▸ Task requirements: Exactly and only the lines from the one containing "The build123d and" through the one containing "pale floor, the" are to be repeated, both ends included.

▸ Entries shown:
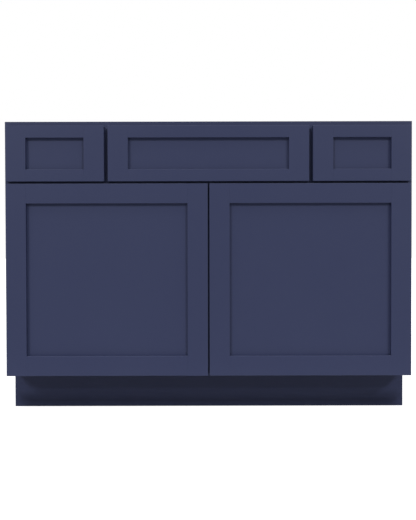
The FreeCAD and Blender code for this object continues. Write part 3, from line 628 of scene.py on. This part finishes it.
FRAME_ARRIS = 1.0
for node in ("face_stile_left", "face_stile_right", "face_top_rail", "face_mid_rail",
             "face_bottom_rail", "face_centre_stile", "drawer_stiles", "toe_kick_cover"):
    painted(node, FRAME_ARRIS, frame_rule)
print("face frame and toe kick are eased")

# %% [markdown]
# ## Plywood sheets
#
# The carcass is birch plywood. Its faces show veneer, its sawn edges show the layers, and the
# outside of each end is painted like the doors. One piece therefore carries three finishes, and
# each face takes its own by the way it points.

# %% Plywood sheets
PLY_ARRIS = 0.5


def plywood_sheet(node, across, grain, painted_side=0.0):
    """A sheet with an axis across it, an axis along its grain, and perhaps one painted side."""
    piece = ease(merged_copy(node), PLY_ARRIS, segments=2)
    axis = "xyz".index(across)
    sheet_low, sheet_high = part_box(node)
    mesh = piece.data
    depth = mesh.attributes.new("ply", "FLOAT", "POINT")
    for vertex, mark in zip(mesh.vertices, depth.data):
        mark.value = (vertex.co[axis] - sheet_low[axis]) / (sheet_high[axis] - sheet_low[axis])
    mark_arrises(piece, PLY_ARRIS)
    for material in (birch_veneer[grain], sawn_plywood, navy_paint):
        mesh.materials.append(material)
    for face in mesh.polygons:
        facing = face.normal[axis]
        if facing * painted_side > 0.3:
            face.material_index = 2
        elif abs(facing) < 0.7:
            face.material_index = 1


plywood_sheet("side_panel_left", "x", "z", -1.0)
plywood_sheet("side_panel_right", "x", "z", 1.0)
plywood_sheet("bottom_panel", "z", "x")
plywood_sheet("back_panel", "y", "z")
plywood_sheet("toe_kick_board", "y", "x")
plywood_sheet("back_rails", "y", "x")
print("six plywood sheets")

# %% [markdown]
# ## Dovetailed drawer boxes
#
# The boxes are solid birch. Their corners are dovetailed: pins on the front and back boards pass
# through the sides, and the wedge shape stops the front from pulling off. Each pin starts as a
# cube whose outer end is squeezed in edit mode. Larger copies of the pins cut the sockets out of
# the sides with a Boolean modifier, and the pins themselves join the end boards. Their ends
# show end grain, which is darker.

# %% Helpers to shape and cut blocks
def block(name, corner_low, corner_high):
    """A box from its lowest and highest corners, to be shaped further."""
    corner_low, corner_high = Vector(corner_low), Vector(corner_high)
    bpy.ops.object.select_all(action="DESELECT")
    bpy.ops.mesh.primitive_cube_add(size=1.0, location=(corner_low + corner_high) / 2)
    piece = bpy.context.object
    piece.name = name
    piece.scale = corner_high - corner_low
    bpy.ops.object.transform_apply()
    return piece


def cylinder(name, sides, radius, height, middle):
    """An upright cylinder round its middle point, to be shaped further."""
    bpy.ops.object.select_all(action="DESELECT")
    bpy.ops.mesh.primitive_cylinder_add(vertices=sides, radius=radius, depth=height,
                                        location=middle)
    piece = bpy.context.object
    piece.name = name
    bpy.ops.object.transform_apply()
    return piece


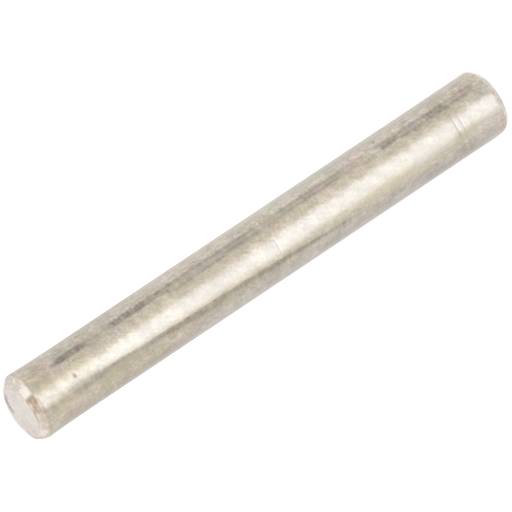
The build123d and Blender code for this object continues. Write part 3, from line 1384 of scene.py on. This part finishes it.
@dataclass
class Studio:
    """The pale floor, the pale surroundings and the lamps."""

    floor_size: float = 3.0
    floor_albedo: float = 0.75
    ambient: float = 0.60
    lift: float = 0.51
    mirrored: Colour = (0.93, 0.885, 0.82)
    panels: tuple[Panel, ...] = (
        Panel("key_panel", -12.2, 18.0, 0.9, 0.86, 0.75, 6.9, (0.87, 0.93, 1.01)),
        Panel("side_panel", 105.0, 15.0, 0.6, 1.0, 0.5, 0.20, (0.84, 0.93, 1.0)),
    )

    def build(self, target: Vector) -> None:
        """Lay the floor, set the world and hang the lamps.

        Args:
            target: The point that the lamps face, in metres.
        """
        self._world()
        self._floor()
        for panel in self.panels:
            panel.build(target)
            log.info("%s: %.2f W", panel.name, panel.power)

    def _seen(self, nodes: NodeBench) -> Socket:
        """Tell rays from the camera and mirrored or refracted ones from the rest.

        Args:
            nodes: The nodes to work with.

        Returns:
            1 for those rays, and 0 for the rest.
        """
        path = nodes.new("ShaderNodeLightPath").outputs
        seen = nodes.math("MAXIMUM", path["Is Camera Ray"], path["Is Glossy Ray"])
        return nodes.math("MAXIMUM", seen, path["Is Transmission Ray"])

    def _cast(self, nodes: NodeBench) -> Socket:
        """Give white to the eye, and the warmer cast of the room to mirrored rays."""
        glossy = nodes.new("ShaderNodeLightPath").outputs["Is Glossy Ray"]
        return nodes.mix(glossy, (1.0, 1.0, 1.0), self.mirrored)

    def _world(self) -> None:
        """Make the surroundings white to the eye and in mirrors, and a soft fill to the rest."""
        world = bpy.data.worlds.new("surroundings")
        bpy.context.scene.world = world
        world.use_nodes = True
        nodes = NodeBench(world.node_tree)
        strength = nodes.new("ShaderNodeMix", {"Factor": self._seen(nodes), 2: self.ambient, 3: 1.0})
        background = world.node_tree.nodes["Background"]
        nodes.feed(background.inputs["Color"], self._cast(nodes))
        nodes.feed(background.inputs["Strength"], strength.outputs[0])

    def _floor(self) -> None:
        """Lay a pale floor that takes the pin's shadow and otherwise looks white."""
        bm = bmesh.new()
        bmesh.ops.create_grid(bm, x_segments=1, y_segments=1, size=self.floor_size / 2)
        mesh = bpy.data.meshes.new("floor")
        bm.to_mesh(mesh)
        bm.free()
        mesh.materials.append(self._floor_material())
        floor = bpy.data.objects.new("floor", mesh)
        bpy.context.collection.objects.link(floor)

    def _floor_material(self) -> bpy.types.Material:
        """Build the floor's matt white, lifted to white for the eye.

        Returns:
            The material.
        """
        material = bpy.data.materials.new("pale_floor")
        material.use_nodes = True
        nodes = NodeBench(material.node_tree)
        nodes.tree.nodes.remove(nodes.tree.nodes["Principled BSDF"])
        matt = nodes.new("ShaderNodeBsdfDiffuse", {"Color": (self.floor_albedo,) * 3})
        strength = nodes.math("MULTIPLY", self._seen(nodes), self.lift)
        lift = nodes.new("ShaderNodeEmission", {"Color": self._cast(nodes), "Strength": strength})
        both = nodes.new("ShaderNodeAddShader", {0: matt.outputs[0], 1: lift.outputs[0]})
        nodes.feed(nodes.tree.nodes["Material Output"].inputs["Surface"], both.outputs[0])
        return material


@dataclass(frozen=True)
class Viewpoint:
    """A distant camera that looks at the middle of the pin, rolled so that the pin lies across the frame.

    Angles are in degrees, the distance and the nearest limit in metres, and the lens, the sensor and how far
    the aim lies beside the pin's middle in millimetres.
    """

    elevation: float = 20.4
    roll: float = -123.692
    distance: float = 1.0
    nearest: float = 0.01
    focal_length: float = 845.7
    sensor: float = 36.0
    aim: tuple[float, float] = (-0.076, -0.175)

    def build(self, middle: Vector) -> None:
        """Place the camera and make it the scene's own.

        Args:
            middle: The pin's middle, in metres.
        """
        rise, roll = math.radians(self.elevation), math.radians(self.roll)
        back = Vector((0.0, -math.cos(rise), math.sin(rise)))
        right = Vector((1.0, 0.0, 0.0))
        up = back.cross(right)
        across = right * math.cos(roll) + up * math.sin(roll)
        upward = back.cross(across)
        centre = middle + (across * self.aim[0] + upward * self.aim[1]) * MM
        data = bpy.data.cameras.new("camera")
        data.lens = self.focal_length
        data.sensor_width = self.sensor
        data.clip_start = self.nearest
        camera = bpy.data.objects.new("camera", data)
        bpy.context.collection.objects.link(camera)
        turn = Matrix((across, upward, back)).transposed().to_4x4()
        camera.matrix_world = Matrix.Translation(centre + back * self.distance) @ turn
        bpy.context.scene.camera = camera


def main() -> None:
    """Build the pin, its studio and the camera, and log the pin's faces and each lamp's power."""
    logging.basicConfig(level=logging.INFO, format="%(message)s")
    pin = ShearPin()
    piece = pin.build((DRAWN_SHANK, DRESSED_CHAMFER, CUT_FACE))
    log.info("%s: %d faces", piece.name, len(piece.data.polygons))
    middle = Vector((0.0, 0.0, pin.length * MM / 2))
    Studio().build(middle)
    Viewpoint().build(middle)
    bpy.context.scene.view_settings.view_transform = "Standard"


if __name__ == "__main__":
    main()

▸ Response below:
The build123d and Blender code for this object continues. Write part 3, from line 1384 of scene.py on. This part finishes it.
@dataclass
class Studio:
    """The pale floor, the pale surroundings and the lamps."""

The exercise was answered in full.